▶ **Given problem**
Copy every line of the material below word for word.

▶ **Information shown**
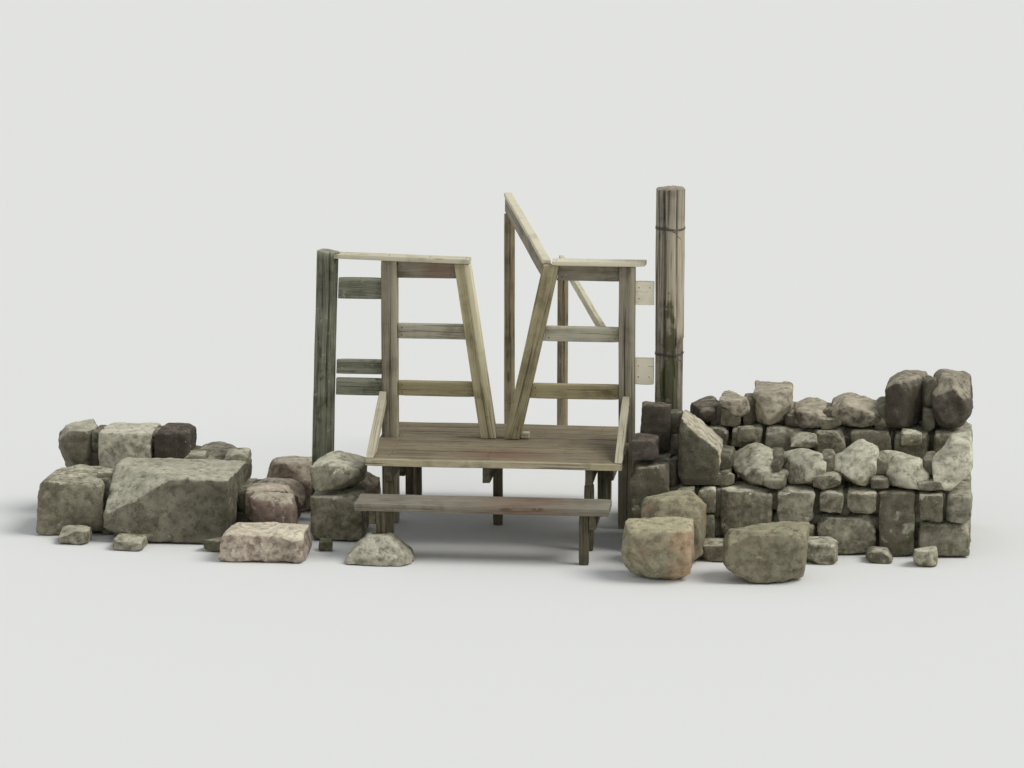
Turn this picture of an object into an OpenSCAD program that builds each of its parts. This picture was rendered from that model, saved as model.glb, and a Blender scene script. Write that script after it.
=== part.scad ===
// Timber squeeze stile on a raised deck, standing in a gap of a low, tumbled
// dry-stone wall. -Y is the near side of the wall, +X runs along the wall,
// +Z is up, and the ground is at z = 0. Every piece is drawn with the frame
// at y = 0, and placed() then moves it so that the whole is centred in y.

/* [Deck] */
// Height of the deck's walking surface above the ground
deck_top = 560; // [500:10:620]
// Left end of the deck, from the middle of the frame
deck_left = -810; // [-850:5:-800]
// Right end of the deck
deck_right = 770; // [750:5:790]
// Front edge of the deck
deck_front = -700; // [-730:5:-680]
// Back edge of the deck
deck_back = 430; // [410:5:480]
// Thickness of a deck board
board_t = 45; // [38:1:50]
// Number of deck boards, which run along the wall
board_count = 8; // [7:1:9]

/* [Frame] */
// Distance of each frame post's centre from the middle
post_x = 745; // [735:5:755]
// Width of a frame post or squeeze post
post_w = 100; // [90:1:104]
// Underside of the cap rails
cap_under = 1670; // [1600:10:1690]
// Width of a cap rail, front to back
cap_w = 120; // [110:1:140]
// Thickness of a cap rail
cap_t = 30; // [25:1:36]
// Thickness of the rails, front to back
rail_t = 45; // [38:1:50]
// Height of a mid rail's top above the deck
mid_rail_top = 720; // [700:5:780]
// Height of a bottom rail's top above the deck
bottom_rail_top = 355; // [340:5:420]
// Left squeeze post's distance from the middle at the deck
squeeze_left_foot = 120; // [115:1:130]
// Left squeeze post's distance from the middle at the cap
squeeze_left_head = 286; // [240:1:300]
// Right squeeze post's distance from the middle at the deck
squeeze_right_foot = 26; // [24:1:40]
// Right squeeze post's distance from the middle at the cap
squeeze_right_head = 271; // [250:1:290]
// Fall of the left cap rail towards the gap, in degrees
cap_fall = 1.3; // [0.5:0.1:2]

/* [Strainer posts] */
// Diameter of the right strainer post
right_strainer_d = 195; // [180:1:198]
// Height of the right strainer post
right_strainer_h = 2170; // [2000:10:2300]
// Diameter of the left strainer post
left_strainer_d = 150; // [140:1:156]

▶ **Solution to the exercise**
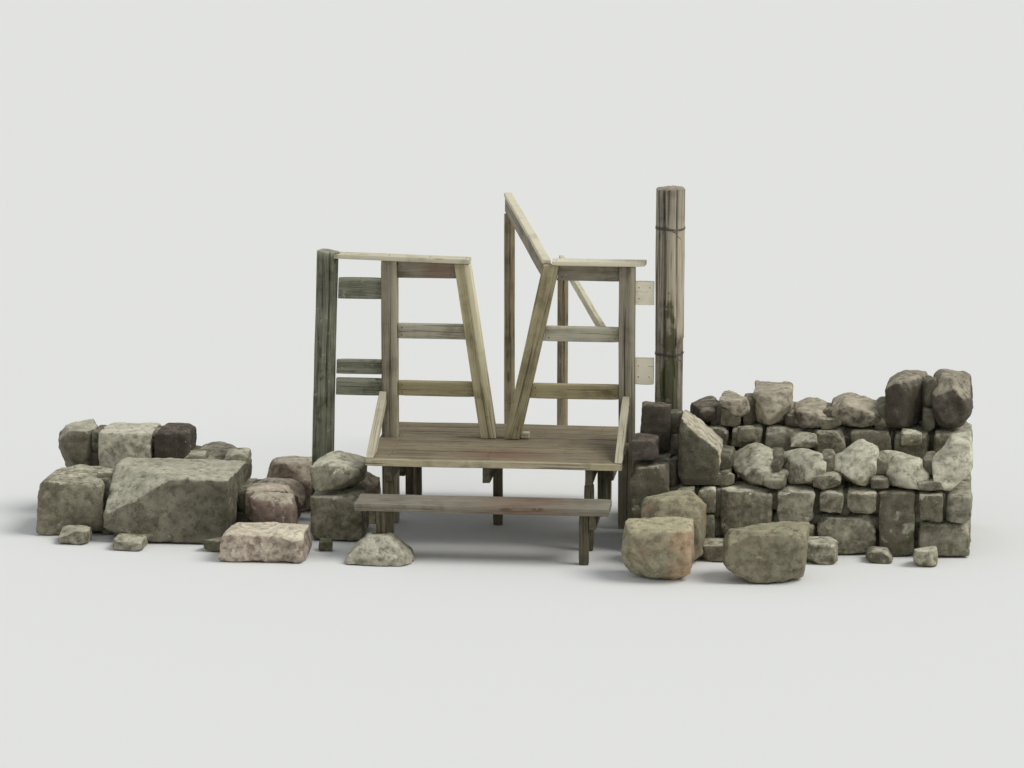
Turn this picture of an object into an OpenSCAD program that builds each of its parts. This picture was rendered from that model, saved as model.glb, and a Blender scene script. Write that script after it.
=== part.scad ===
// Timber squeeze stile on a raised deck, standing in a gap of a low, tumbled
// dry-stone wall. -Y is the near side of the wall, +X runs along the wall,
// +Z is up, and the ground is at z = 0. Every piece is drawn with the frame
// at y = 0, and placed() then moves it so that the whole is centred in y.

/* [Deck] */
// Height of the deck's walking surface above the ground
deck_top = 560; // [500:10:620]
// Left end of the deck, from the middle of the frame
deck_left = -810; // [-850:5:-800]
// Right end of the deck
deck_right = 770; // [750:5:790]
// Front edge of the deck
deck_front = -700; // [-730:5:-680]
// Back edge of the deck
deck_back = 430; // [410:5:480]
// Thickness of a deck board
board_t = 45; // [38:1:50]
// Number of deck boards, which run along the wall
board_count = 8; // [7:1:9]

/* [Frame] */
// Distance of each frame post's centre from the middle
post_x = 745; // [735:5:755]
// Width of a frame post or squeeze post
post_w = 100; // [90:1:104]
// Underside of the cap rails
cap_under = 1670; // [1600:10:1690]
// Width of a cap rail, front to back
cap_w = 120; // [110:1:140]
// Thickness of a cap rail
cap_t = 30; // [25:1:36]
// Thickness of the rails, front to back
rail_t = 45; // [38:1:50]
// Height of a mid rail's top above the deck
mid_rail_top = 720; // [700:5:780]
// Height of a bottom rail's top above the deck
bottom_rail_top = 355; // [340:5:420]
// Left squeeze post's distance from the middle at the deck
squeeze_left_foot = 120; // [115:1:130]
// Left squeeze post's distance from the middle at the cap
squeeze_left_head = 286; // [240:1:300]
// Right squeeze post's distance from the middle at the deck
squeeze_right_foot = 26; // [24:1:40]
// Right squeeze post's distance from the middle at the cap
squeeze_right_head = 271; // [250:1:290]
// Fall of the left cap rail towards the gap, in degrees
cap_fall = 1.3; // [0.5:0.1:2]

/* [Strainer posts] */
// Diameter of the right strainer post
right_strainer_d = 195; // [180:1:198]
// Height of the right strainer post
right_strainer_h = 2170; // [2000:10:2300]
// Diameter of the left strainer post
left_strainer_d = 150; // [140:1:156]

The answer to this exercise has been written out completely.